Ethereum and Solana lead the pack for institutional adoption
Ethereum (ETH) remains the primary beneficiary in Grayscale’s assessment due to its unrivaled dominance in Total Value Locked (TVL) and stablecoin liquidity. Zach Pandl noted that Ethereum serves as the premier destination for assets requiring full on-chain functionality. Despite recent market volatility, the network continues to house the largest concentration of institutional-grade DeFi protocols, making it an obvious first choice for traditional firms entering the space via the new regulatory channels provided by the CLARITY Act.
Solana (SOL) follows closely as the second-ranked network in terms of on-chain asset functionality and stablecoin activity. Grayscale’s research emphasizes Solana’s high throughput as a critical advantage for institutions requiring low-latency settlement. As the move to expand asset whitelists gains traction globally, Solana’s inclusion in the “big four” highlights its transition from a retail-centric “Ethereum killer” to a legitimate institutional backbone.

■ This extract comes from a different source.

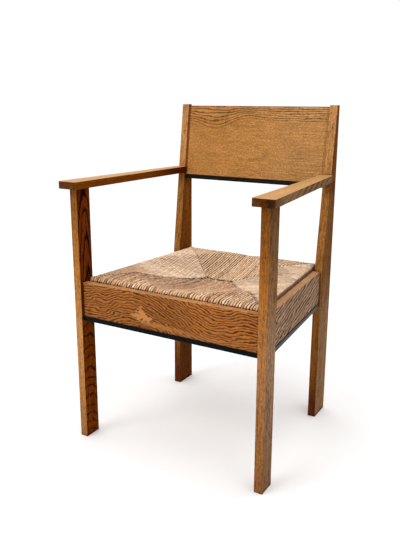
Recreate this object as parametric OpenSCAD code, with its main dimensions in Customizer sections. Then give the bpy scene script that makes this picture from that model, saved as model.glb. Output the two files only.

BNB Chain (BNB) also secured a spot in the top tier, recognized for its strong foothold in global stablecoin markets and robust DeFi ecosystem. The network’s resilience and high transaction volume make it a likely target for capital looking for established, high-liquidity environments. This institutional focus coincides with recent industry movements, such as when VanEck and Grayscale moved toward spot BNB ETF launches, signaling a broader acceptance of the Binance-linked chain among American asset managers.
Canton Network and the rise of regulated private blockchains
While Ethereum, Solana, and BNB Chain represent public ecosystems, Canton Network (CC) stands out as a unique institutional play. Unlike its peers, Canton is a privacy-focused Layer-1 blockchain designed specifically for regulated entities. Grayscale’s report notes that Canton already facilitates $350 billion in daily settlements and hosts over $6 trillion in tokenized real-world assets. Its validator set is a “who’s who” of traditional finance, including J.P. Morgan, HSBC, Visa, and the DTCC.
Canton’s inclusion in the report underscores a bifurcated future where public blockchains handle open liquidity while private-but-interoperable networks like Canton manage sensitive institutional settlements. Grayscale highlighted that Canton currently hosts the DTCC’s tokenized U.S. Treasury pilot program. This move toward “regulated DeFi” is a central pillar of the CLARITY Act, which seeks to categorize assets into digital commodities, investment contracts, or permitted payment stablecoins.
Broader market impact and the road to Senate passage
Beyond the top four, Grayscale identified a second tier of altcoins likely to benefit from the new regulatory clarity. These include:
- Avalanche (AVAX)
- Base (Optimism-linked L2)
- Arbitrum (ARB)
- Hyperliquid (HYPE)
- Tron (TRX)
The Digital Asset Market Clarity Act (H.R. 3633) now heads to the full Senate floor. However, passing the 60-vote threshold remains a steep challenge. While Democratic Senators Ruben Gallego and Angela Alsobrooks crossed party lines to support the bill in committee, the timing for a final floor vote is debated. Senator Cynthia Lummis has cautioned that a June vote is “probably pretty optimistic,” though many policy strategists believe the bill must pass by July 2026 to be signed into law before the end of the year.
Alex Thorn, Head of Research at Galaxy Research, has estimated that the bill could potentially reach the president’s desk for signing as early as the week of August 3, 2026. For altcoins like Ethereum and Solana, that signature would represent the end of years of legal ambiguity. Grayscale’s Zach Pandl concludes that the removal of this “regulatory tax” will finally allow big-bank capital to flow into on-chain finance at an unprecedented scale.